Influence exists within relationships, and certain factors give people more sway in specific situations. These are often described as power bases, such as:

  • expertise or skill
  • role or authority
  • control over information
  • trust and personal credibility
  • access to networks or decision-makers
  • the ability to reward or withhold outcomes

Once you start noticing these in the real world, you’ll see how they shape how people’s responses.

Two things matter here.

  1. Power is contextual. Expertise only influences you if you value it. Authority only works if you recognise it.
  2. Power is cumulative. Over time, competence, credibility, and relationships reinforce one another.

Understanding this helps you recognise how influence operates and how much influence you have in a given situation.

Push and Pull: What’s Your Style?

Push and pull are two very different styles of influence, and understanding the difference helps you choose the right approach for the situation.

Push is directive. You’re driving the movement. Push says: “Do this. Like this.”

  • You give instructions, arguments, or solutions.
  • You rely on logic, expertise, or authority.
  • You’re trying to move someone toward a specific action or conclusion.
  • It works best when clarity, speed, or structure is needed.

If overused, it can make people feel pressured, controlled, or talked at.

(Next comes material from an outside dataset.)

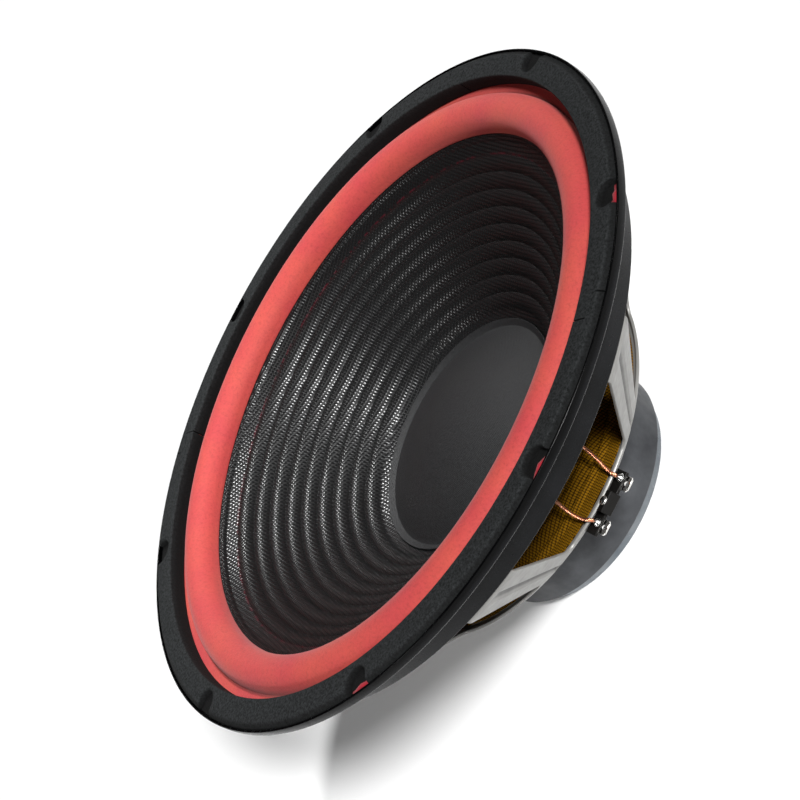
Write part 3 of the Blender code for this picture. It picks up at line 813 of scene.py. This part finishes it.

Resistance goes up. It creates compliance without commitment.


Pull is inviting. You’re drawing the other person toward the idea. Pull says: “How do you want to do this?”

  • You ask questions, listen, and explore.
  • You appeal to shared values, curiosity, or intrinsic motivation.
  • You help the other person discover the conclusion themselves.
  • It works best when buy‑in, creativity, or long‑term commitment matters.

When pull is overused, it can feel slow, vague, or indirect. Some people want direction and get frustrated. It can lead to consensus without movement.

Most skilled communicators know when to use them both. Pull creates ownership and is usually more effective over the long term. But don’t underestimate push: it can create rapid movement, especially in a crisis.

Right message, but is it the right time?

Timing shapes how a message lands. The same words can inspire at one moment and irritate at another. Influence depends not just on what is said, but on whether the other person is ready to hear it.

The right message, delivered at the wrong time, becomes the wrong message.

Emotional intelligence is key to sensing when someone is ready for change, a topic I explore more in Why Emotional Intelligence Might Be the Key to Your Growth.

Influence as a Long Game

Influence is rarely achieved in the moment you need it. It’s the result of the relationship as a whole. It comes from quiet, consistent groundwork: the trust you build through reliability, the credibility you establish long before anyone asks for proof, and the small signals of respect you send in everyday interactions. By the time a pivotal conversation arrives, people are already inclined to follow your lead or they are not.

You never know when you might need to influence someone, so prepare over time. Be a team player. Support others. Build relationships. Consistency, integrity, and follow‑through compound. Trust expands your influence. Misuse of power erodes your credibility. You might get away with manipulation in the short term, but over time it burns bridges.

In the long run, you reap what you sow.

Think win-win and, more often than not, you will win.

For those who want to explore influence further, Influence by Robert Cialdini is a seminal work, and personal recommendation would be to read Never Split the Difference by Chris Voss.

Final Thought

Influence isn’t about control. It’s about progress.

When trust is present, timing is right, and interests are aligned, people don’t feel persuaded. They become willing. And willingness is where real progress begins.